We are an association of farmers, foresters and landowners who own an aircraft or operate an airstrip. Those who work in businesses related to agriculture may also be eligible to join. We organise events for all our members normally 6-7 each year. Over the last 40 years, we have visited almost every country in Europe and some North African countries. We donate 20% of membership fees to AOPA, LAA, GAAC and GASCo and we have representation at the major bodies within aviation, GAAC, GAP and GASCo. 
Working together ensures our voice is heard and allows us to protect our right and privilege to be able to operate our own strips. We cooperate and keep a good relationship with Search and Rescue, Border Agency, Special Branch and the Air Ambulance.

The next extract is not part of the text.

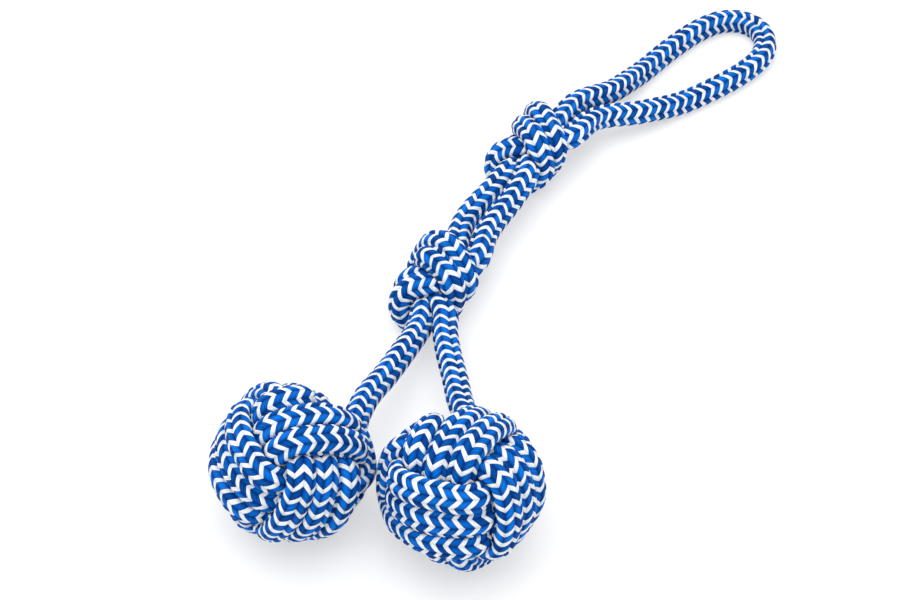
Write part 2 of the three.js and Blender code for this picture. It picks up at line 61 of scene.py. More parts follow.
# How far each knot's strands reach from its middle, at the top and at the bottom
LOWER_REACH, UPPER_REACH = (2.4, 1.9), (2.4, 2.4)
# The knot before it is drawn: its size, where its route opens, how far its crossings rise, how far its
# ends reach, where they start to straighten, and how far its pair of strands is tilted
KNOT_LOOSE, KNOT_OPENING, KNOT_RISE = 1.7, 0.42, 0.8
KNOT_TIED, KNOT_STRAIGHT, KNOT_TILT = 6.5, 0.75, 30.0
# The knot as drawn: how near strands lie at its middle and outside, how far its held ends reach, how far
# these lie from the axis, how far the knot's body reaches, and how fast it is drawn back to its place
KNOT_INNER, KNOT_OUTER, KNOT_DRAWN, PAIR = 0.60, 0.92, 3.4, 0.515
KNOT_BODY, KNOT_DRIFT = 2.2, 0.03
# Points on a knot's route, on the route before it is evened, on each drawn strand, and its evening rounds
LOBE_POINTS, ROUTE_POINTS, STRAND_POINTS, ROUTE_ROUNDS = 200, 400, 84, 40
# Where a knot's leads start to bend and to shift, and over what length
BEND_START, BEND_SPAN, SHIFT_START, SHIFT_SPAN = 1.0, 1.4, 0.5, 1.7

# Points that the legs pass through, from the knot to the ball
LEFT_LEG = np.array(
    [[-0.04504, -0.04782, 0.01601], [-0.05153, -0.06076, 0.01849], [-0.0583, -0.07355, 0.02169]])
RIGHT_LEG = np.array(
    [[-0.0284, -0.04658, 0.01511], [-0.02573, -0.06152, 0.01762], [-0.02326, -0.07647, 0.02115]])

# The fists: how each is turned; how far a set's passes lie apart and how near they may come, their
# flatness, how far outer and inner passes lie from the middle, where and how sharply they dive inwards
LEFT_TURN, RIGHT_TURN = (-10.4, 26.5, -159.2), (-25.5, 0.7, -120.4)
FIST_SPREAD, FIST_TOUCH, FIST_FLAT = 0.99, 0.985, 0.75
FIST_OUTER, FIST_INNER, FIST_DIVE, FIST_SHARP = 2.46, 1.73, 54.0, 3.0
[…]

The Association was founded in 1974, originally with about 90 members. They were brought together by an article in Farmers Weekly, instigated by one of our founder members who wrote a letter to the weekly magazine. He pointed out that as he flew around the country, he noticed a number of farm strips and wondered if there would be any chance of getting these like-minded people together. This was achieved and the Association has slowly matured to a point now where although we still like to keep it low key, we run some very interesting meetings both in this country and abroad. I think one of the reasons for its a fairly laid back success is that whenever we meet, we have two things in common. The flying part is the basis of endless conversation in itself, with every flight being a story and adventure. Flying entails controlling the aircraft, radio communications, navigation and the most volatile of all, dealing with the weather. The second part being farming, which again comprises endless common subjects such as the crops, livestock, politics and again, that volatile weather. The great thing is that the two parts, farming and flying, complement each other in that a big part of farming is observation, seeing the crops grow, checking on the sheep etc., and what better way of doing these tasks than from the air. Farmers are also forever wondering what their neighbours are doing and the ultimate way of seeing what’s hidden round the back of the shed is to fly innocently over their farms and observe!